Nahum Goldmann of the World Jewish Congress first cannily agreed to relatively small initial sums in exchange for ever expanding payments down through the years. Segev diligently explores the vast claims racket that grew out of the agreements. Viewing most of the claimants as cheats, Germans meticulously checked the dates and details of the applications. This early bureaucratic revisionism surprised many Jews who had been looking for 'easy money'.

The two most significant parts of The Seventh Million are the accounts of the Kastner and Eichmann trials. The former was triggered by a pamphlet written by Malchiel Grunevald accusing Dr Rudolf Kastner, an official of the Mapai government, of having collaborated with the Nazis during the war. An official of the Jewish Agency in Hungary and involved in the notorious 'trucks for Jews' deal, Kastner allegedly went out of his way to save the lives of his Jewish friends while shipping the rest of the Chosen off to Auschwitz.

The Kastner trial was a disaster for Ben-Gurion and the Mapai Party. It established what had been common knowledge among the leaders, but not to the man-in-the-street, namely the Zionist policy of saving the few and sacrificing the many. The legal proceedings were based on the fallacious assumption that the Jews who remained in Europe had in fact been exterminated. The Kastner trial gave Menachem Begin and his Herut Party, their first real opportunity to break the power of the Socialist and Labor politicians.

The kidnapping of Adolf Eichmann was Ben-Gurion's chance to correct the damage caused by the Kastner trial. Throughout the proceedings Gideon Hausner, the prosecutor, strove to show how heroically the Jews had resisted the Holocaust. Eichmann, the defendant, was an almost irrevelant figure.
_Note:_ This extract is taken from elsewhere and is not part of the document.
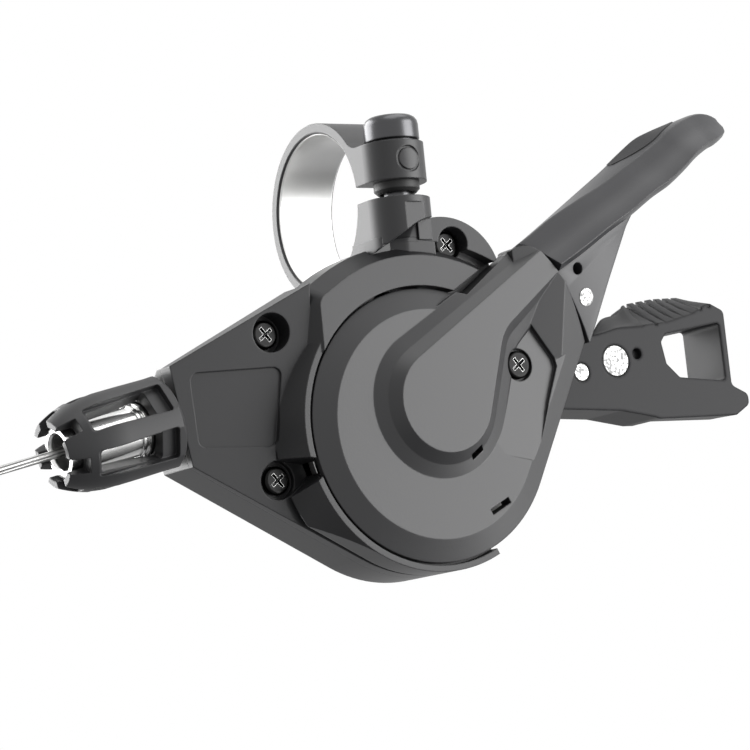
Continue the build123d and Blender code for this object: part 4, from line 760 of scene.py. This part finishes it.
def foot_skirt():
    """The foot of the lower ear, down to the crescent's bevel and to the edge of the screw boss."""
    rings = []
    for step in range(FOOT_RINGS):
        x = FOOT_START + step * FOOT_STEP
        front = min(EAR_FRONT, EAR_ROUND_H + math.sqrt(EAR_ROUND_R**2 - x * x))
        border = BOSS_LEFT[1] + (x - BOSS_LEFT[0]) / BOSS_LEFT_RUN
        below = underside(x, min(front - FOOT_INSET, FOOT_UNDERCUT), FOOT_BACK)
        below[:2] = [(x, y, max(z, border)) for x, y, z in below[:2]]
        edge = below[0][2] + FOOT_LIP
        rings.append([(x, -FOOT_BACK, FOOT_TOP), (x, -front, FOOT_TOP), (x, -front, edge), *below])
    return skin("skirt_shell", rings)


def bore_plug():
    """The end of the bolt's bore, cut level with the screw boss."""
    plug = lathe("plug_shell", PLUG_PROFILE, 0.0, BOLT_Y)
    trimmed(plug, *FLANK_PLANE)
    trimmed(plug, *FACE_PLANE)
    return plug


def boss_back():
    """The casting behind the screw boss."""
    rings = []
    for step in range(BOSS_RINGS):
        x = BOSS_START + step * BOSS_STEP
        flank = BOSS_FLANK_H + (x - BOSS_LEFT[0]) * BOSS_FLANK_SLOPE
        face = BOSS_FACE_H + BOSS_FACE_SLOPE * (x - BOSS_RIGHT_X)
        front = min(flank, face)
        high = rim_height(x, BOSS_TOP_R)
        rings.append([(x, -BOSS_BACK, high), (x, -front, high), *underside(x, front, BOSS_BACK)])
    return skin("boss_shell", rings)


def ear_foot(finish):
    """What the lower ear has below the band's own casting, in one piece."""
    joined("ear_foot", [foot_skirt(), bore_plug(), boss_back()], finish)


# Stage


def camera():
    """The photograph's camera."""
    data = bpy.data.cameras.new("camera")
    data.sensor_width = SENSOR_MM
    data.lens = CAM_FOCAL_PX / CAM_IMAGE_PX * SENSOR_MM
    data.clip_start = CLIP_NEAR
    data.clip_end = CLIP_FAR
    obj = bpy.data.objects.new("camera", data)
    bpy.context.scene.collection.objects.link(obj)
    right = CAM_RIGHT.normalized()
    back = right.cross(CAM_UP).normalized()
    up = back.cross(right)
    place = CAM_SHIFT_RIGHT * right + CAM_SHIFT_UP * up + CAM_DISTANCE * back
    turn = Matrix((right, up, back)).transposed()
    obj.matrix_world = Matrix.Translation(place) @ turn.to_4x4()
    bpy.context.scene.camera = obj


def softbox(name, direction, distance, width, height, power):
    """A soft light in a direction given in the camera's axes: right, up and back."""
    data = bpy.data.lights.new(name, "AREA")
    data.shape = "RECTANGLE"
    data.size = width
    data.size_y = height
    data.energy = power
    obj = bpy.data.objects.new(name, data)
    bpy.context.scene.collection.objects.link(obj)
    right, up, back = direction
    way = (CAM_RIGHT * right + CAM_UP * up + CAM_BACK * back).normalized()
    obj.location = LOOK_AT + way * distance
    obj.rotation_mode = "QUATERNION"
    obj.rotation_quaternion = way.to_track_quat("Z", "Y")


def white_when_seen(nodes, links, seen, unseen):
    """One colour to the camera and in mirrors, though not from below, and another to all else."""
    path = nodes.new("ShaderNodeLightPath")
    mix = nodes.new("ShaderNodeMixRGB")
    mix.inputs["Color1"].default_value = (*unseen, 1.0)
    mix.inputs["Color2"].default_value = (*seen, 1.0)
    shown = nodes.new("ShaderNodeMath")
    shown.operation = "MAXIMUM"
    links.new(path.outputs["Is Camera Ray"], shown.inputs[0])
    place = nodes.new("ShaderNodeTexCoord")
    split = nodes.new("ShaderNodeSeparateXYZ")
    links.new(place.outputs["Generated"], split.inputs["Vector"])
    above = nodes.new("ShaderNodeMapRange")
    above.inputs["From Min"].default_value = DARK_BELOW
    above.inputs["From Max"].default_value = WHITE_ABOVE
    links.new(split.outputs["Z"], above.inputs["Value"])
    mirrored = nodes.new("ShaderNodeMath")
    mirrored.operation = "MULTIPLY"
    links.new(path.outputs["Is Glossy Ray"], mirrored.inputs[0])
    links.new(above.outputs["Result"], mirrored.inputs[1])
    links.new(mirrored.outputs["Value"], shown.inputs[1])
    links.new(shown.outputs["Value"], mix.inputs["Fac"])
    return mix


def backdrop():
    """The white world that is seen, which lights the object as a grey one."""
    world = bpy.data.worlds.new("world")
    bpy.context.scene.world = world
    world.use_nodes = True
    nodes = world.node_tree.nodes
    links = world.node_tree.links
    back = next(n for n in nodes if n.type == "BACKGROUND")
    mix = white_when_seen(nodes, links, WHITE, WORLD_GREY)
    links.new(mix.outputs["Color"], back.inputs["Color"])
    back.inputs["Strength"].default_value = 1.0


def lights():
    """Soft light from both sides, and a little from the top."""
    softbox("left_box", (-0.90, 0.05, -0.45), distance=0.45, width=0.42, height=0.6, power=6.0)
    softbox("right_box", (0.96, 0.15, 0.22), distance=0.5, width=0.40, height=0.6, power=5.0)
    softbox("top_box", (0.1, 0.98, 0.0), distance=0.5, width=0.6, height=0.35, power=1.6)


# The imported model, and its finishes: colour, roughness and the rest

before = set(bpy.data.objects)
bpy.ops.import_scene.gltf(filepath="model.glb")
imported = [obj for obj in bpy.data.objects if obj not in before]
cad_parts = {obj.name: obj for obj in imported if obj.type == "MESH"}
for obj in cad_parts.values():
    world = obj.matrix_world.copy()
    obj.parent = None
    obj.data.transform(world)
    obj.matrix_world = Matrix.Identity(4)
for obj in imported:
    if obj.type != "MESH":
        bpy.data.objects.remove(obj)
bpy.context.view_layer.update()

case_black = plain("case_black", (0.018, 0.018, 0.019), 0.42, specular=0.34, grain=0.12, scale=2600.0)
cover_black = plain("cover_black", (0.022, 0.022, 0.023), 0.40, specular=0.42, grain=0.12, scale=2600.0)
lever_grey = plain("lever_grey", (0.026, 0.026, 0.028), 0.38, specular=0.40, grain=0.10, scale=2200.0)
lever_black = plain(
    "lever_black", (0.017, 0.017, 0.018), 0.50, specular=0.16, grain=0.15, scale=2200.0, edge=0.7
)
knob_grey = plain("knob_grey", (0.024, 0.024, 0.025), 0.45, specular=0.35, grain=0.15, scale=2200.0)
band_grey = plain("band_grey", (0.027, 0.027, 0.028), 0.42, specular=0.36, grain=0.12, scale=2400.0)
bored(band_grey, BARE_R, (0.80, 0.80, 0.79), 0.34)
bolt_dark = plain("bolt_dark", (0.075, 0.075, 0.078), 0.30, metallic=1.0, grain=0.05, edge=0.3)
pad_rubber = plain("pad_rubber", (0.014, 0.014, 0.015), 0.6, specular=0.25, grain=0.5, scale=4000.0)
dark_plastic = plain("dark_plastic", (0.018, 0.018, 0.018), 0.5, specular=0.3)
# The screws' bright edges are a painted highlight
screw_black = edge_highlighted("screw_black", (0.012, 0.012, 0.012), (0.85, 0.85, 0.84), 0.30)
rivet_steel = mottled("rivet_steel", (0.18, 0.18, 0.18), (0.38, 0.38, 0.375), 0.42, 2600.0)
steel = plain("steel", (0.60, 0.60, 0.59), 0.28, metallic=1.0, grain=0.12, scale=900.0)
dark_steel = plain("dark_steel", (0.12, 0.12, 0.12), 0.35, metallic=1.0, grain=0.12, scale=900.0)
brass = plain("brass", (0.6, 0.45, 0.22), 0.3, metallic=1.0)
tube_bright = plain("tube_bright", (0.82, 0.82, 0.81), 0.22, metallic=1.0, grain=0.08)
cable_steel = stranded("cable_steel", (0.10, 0.10, 0.10), (0.55, 0.55, 0.54), 0.32, turns=260, strands=6)

dress(
    {
        "clamp_band": band_grey,
        "bolt_retainer": dark_plastic,
        "bracket_screw": screw_black,
        "front_case": case_black,
        "rear_case": case_black,
        "case_screws": screw_black,
        "cable_port_plug": dark_plastic,
        "lever_cover": cover_black,
        "cover_screw": screw_black,
        "main_lever_arm": dark_steel,
        "lever_bush": brass,
        "release_lever": lever_black,
        "release_lever_arm": steel,
        "release_rivets": rivet_steel,
        "release_pivot": steel,
        "base_plate": steel,
        "main_axle": steel,
        "axle_nut": steel,
        "cable_drum": dark_plastic,
        "cable_nipple": steel,
        "ratchet_wheel": steel,
        "holding_pawl": steel,
        "holding_pawl_pin": steel,
        "drive_pawl": steel,
        "drive_pawl_pin": steel,
        "drum_spring": steel,
        "lever_spring": steel,
        "release_spring": steel,
        "adjuster_insert": dark_steel,
        "adjuster_bolt": tube_bright,
        "adjuster_knob": knob_grey,
        "cable_tie": dark_plastic,
    }
)

# The pieces that stand for solids or are added to them, then the stage

make_cable(cable_steel)
main_lever(lever_grey, rivet_steel, pad_rubber)
pad_root(lever_black)
clamp_bolt(bolt_dark)
ear_foot(band_grey)
camera()
backdrop()
lights()

bpy.context.scene.view_settings.view_transform = "Standard"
The trial completely failed to establish his role as an architect of mass murder. It did allow Ben-Gurion and Mapai members to claim that Jews and their leaders had not been 'Kastners' during the war.
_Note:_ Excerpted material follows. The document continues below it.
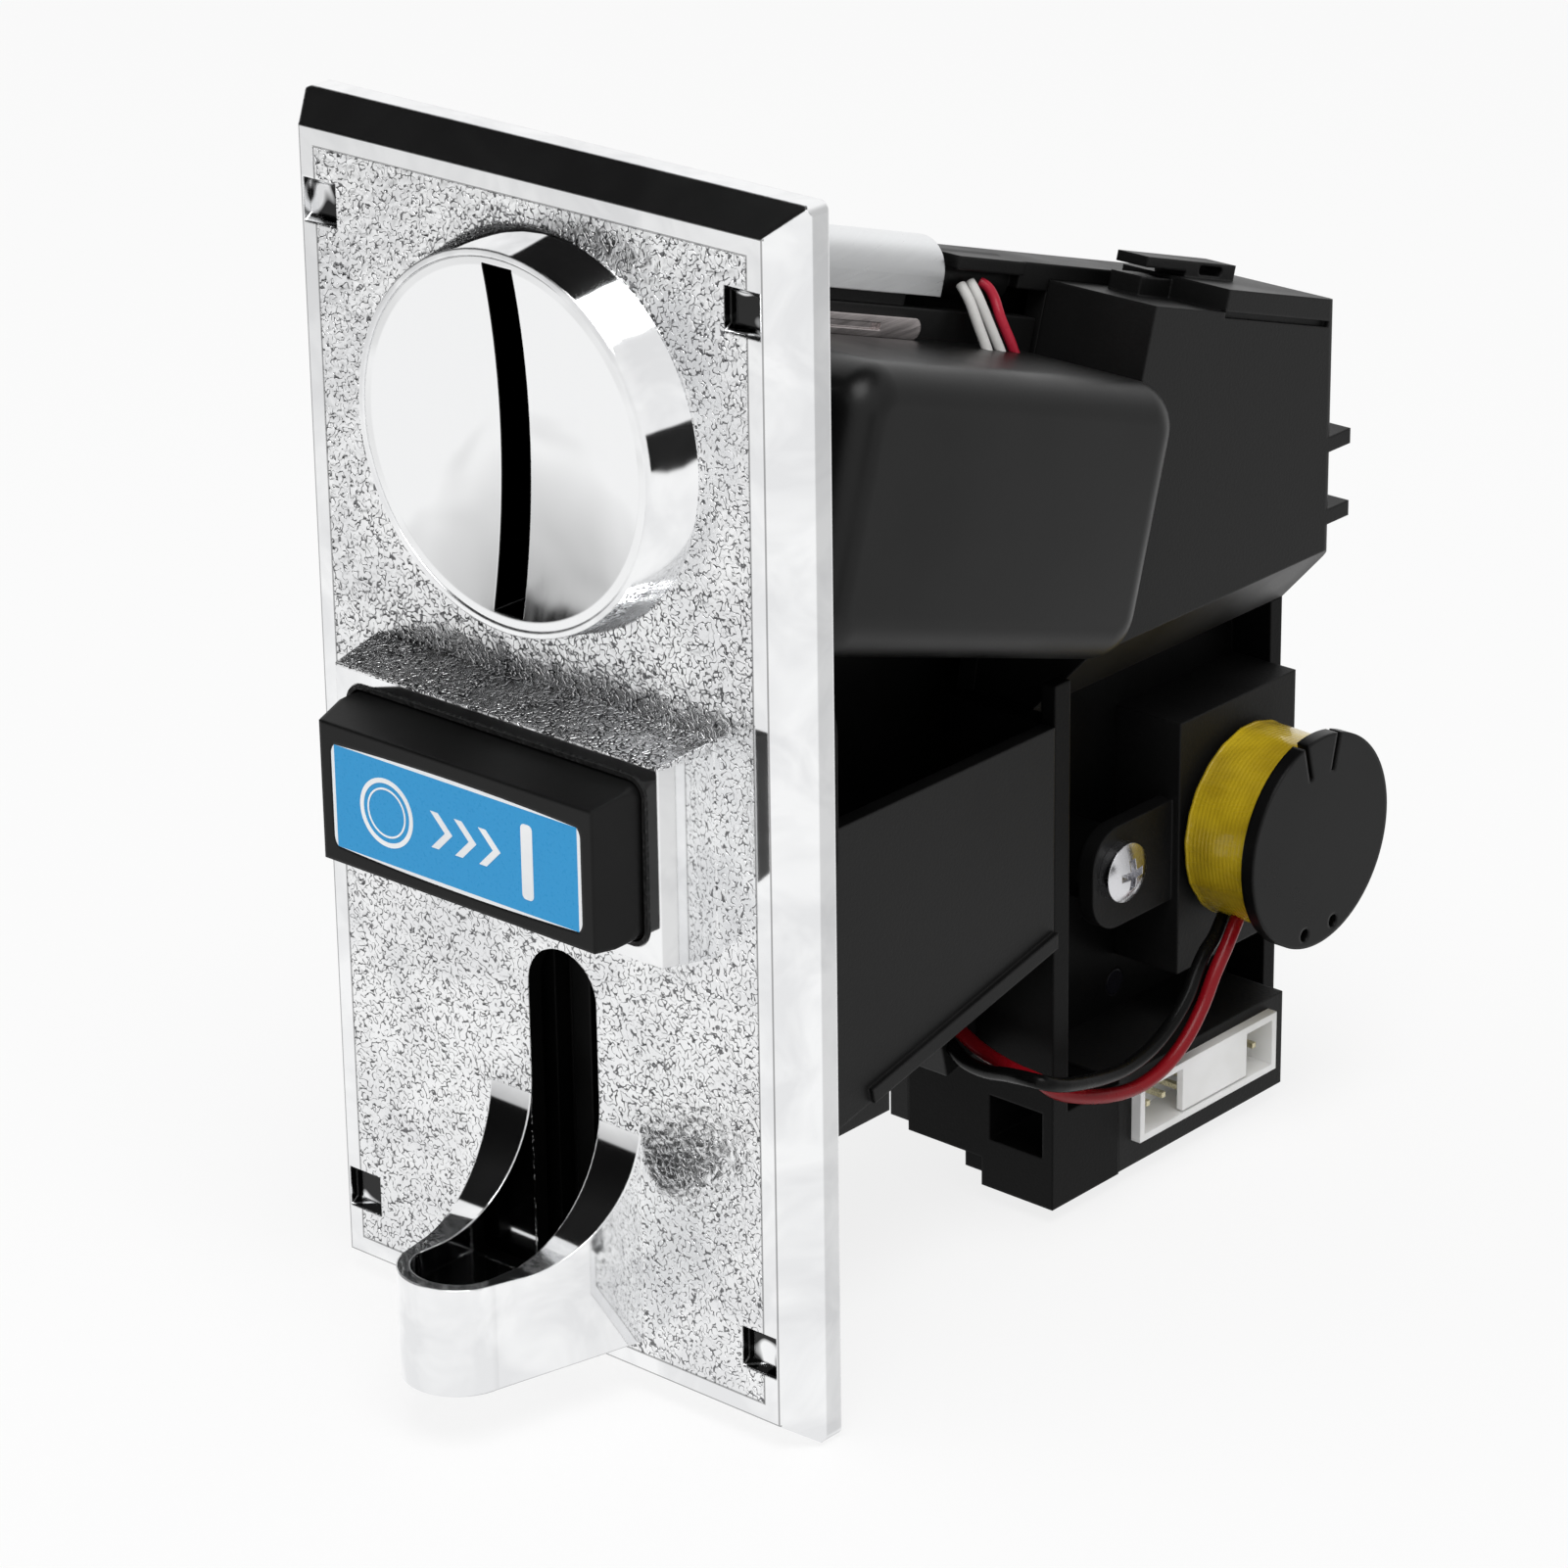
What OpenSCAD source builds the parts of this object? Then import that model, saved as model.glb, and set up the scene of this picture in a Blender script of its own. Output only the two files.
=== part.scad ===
// Coin acceptor for a counter-top or door-mounted coin unit.
// A chromed front plate carries the coin entry, the return button and the return cup. Behind it a hinged
// gate closes the sloping coin track, and a solenoid moves the blade that lets a good coin through.
// Sizes are millimetres. Z is up. The plate's rear face lies on Y = 0 round the origin and it faces -Y.

/* [Front plate] */
// width of the plate
plate_w = 65; // [55:0.5:90]
// height of the plate
plate_h = 127; // [110:0.5:150]
// depth from the rear face to the front face
plate_d = 6.2; // [5:0.1:9]
// straight part of the edge before the bevel
rim_t = 2.3; // [1:0.1:3]
// how far the bevel reaches in from the edge
bevel_in = 2.7; // [1.5:0.1:5]
// corner rounding of the outline
plate_corner_r = 1; // [0.4:0.1:3]
// thickness of the front wall
front_wall = 1.9; // [1.4:0.1:2.5]
// width of the rear rim that rests on the panel
rim_w = 4; // [3:0.1:6]
// sideways place of the panel screws
panel_screw_x = 27.3; // [24:0.1:28]
// height of the panel screws from the middle
panel_screw_z = 53.4; // [48:0.1:56]
// radius of the pilot holes for the panel screws
panel_hole_r = 1.45; // [1:0.05:1.8]
// depth of those pilot holes
panel_hole_depth = 3.8; // [2.5:0.1:4]
// radius of the pillars round the pilot holes
pillar_r = 4.2; // [3:0.1:5]
// side of the square corner recesses
recess_size = 4.5; // [3:0.1:6]
// depth of the square corner recesses
recess_depth = 1.6; // [1:0.1:2]
// side of the recess floor against its mouth
recess_floor_share = 0.5; // [0.3:0.05:1]

/* [Coin entry] */
// sideways middle of the coin's path
coin_x = 1.9; // [0:0.1:4]
// height of the entry ring's middle
entry_z = 36.6; // [30:0.1:40]
// radius of the dished disc
entry_r = 18.3; // [15:0.1:20]
// height of the ring above the plate
ring_d = 5.8; // [4:0.1:8]
// wall of the ring at its front edge
ring_wall = 0.65; // [0.4:0.05:2]
// how much wider the ring is at the plate
ring_flare = 1; // [0:0.1:2]
// thickness of the disc at its rim
entry_t = 3.4; // [2.5:0.1:5]
// depth of the dish
dish_depth = 1.8; // [0:0.1:2.2]
// flat rim round the dish
dish_rim = 0.9; // [0.3:0.1:3]
// wall of the entry's sleeve and of its slot
entry_wall = 1.5; // [1:0.1:2]
// how far the rear flange stands out
entry_flange_w = 1.2; // [0.8:0.1:2]
// coin slot width
slot_w = 3.8; // [2.5:0.1:5]
// coin slot height
slot_h = 34.6; // [25:0.1:35]
// how far the slot's middle sits above the disc's
slot_rise = 0.25; // [0:0.05:0.4]

/* [Return button] */
// sideways middle of the button
button_x = 0.5; // [-2:0.1:3]
// height of the button's middle
button_z = -0.95; // [-4:0.05:4]
// width of the cap
button_w = 38.4; // [30:0.1:42]
// height of the cap
button_h = 16.2; // [12:0.1:18]
// corner rounding of the cap
button_corner_r = 1.4; // [0.5:0.1:3]
// how far the cap stands out of its box
button_rise = 5.5; // [3:0.1:8]
// how much the cap narrows at each end towards its face
button_draft_w = 1.1; // [0:0.1:2]
// how much its top edge slopes in
button_draft_top = 1.25; // [0:0.05:2]
// how much its bottom edge slopes in
button_draft_low = 0.4; // [0:0.05:2]
// wall of the cap
cap_wall = 1.6; // [1.2:0.1:2.5]
// thickness of the cap's stop flange
stop_t = 1.6; // [1:0.1:2.5]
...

It was the Eichmann trial which made the Holocaust a permanent fixture of the Israeli conscience. Almost all Israeli educational courses on 'The Six Million' date from that time. Today the Holocaust is big business in Israel as it is all over the world. Israelis are taught to delve deeply into the 'meaning' of the Holocaust and reach the inevitable conclusion that only unquestioning support of Israel and its policies can prevent a similar tragedy from occurring. It is this conclusion that Segev challenges. Although no revisionist, he correctly understands that the nationalist interpretation of the Six Million story is wrong. He agrees with Professor Yehuda Elkana, who wrote a widely read newspaper article, 'For Forgetting':

"I see no greater danger to the future of Israel than the fact that the Holocaust has been instilled methodically into the consciousness of the Israeli public, including that very large part that did not endure the Holocaust, as well as the generation of children that has been born and grown up here. For the first time I understand the seriousness of what we have done, when for decades we have sent every child in Israel to visit Yad Vashem over and over again. What did we expect tender children to do with this experience? Our minds, even hearts, closed without interpretation, we have proclaimed "Remember!" What for? What is a child supposed to do with these memories? For a great many of them, the horror pictures were likely to be interpreted as a call for hatred. "Remember" could be interpreted as a call for longstanding, blind hatred. It may well be that the world at large will remember. I am not sure of that, but in any case that is not our concern. Each nation, including Germany, will decide for itself in the context of its own considerations, whether it wishes to remember. We, on the other hand, must forget. I do not see any more important political educational stance for the country's leaders than to stand up for life, to give oneself over to the construction of our future and not to deal, morning and evening, with symbols, ceremonies and lessons of the Holocaust. The role of historical remembrance must be uprooted from our lives."

And that, in so many words, is what author Tom Segev calls the task of The Seventh Million.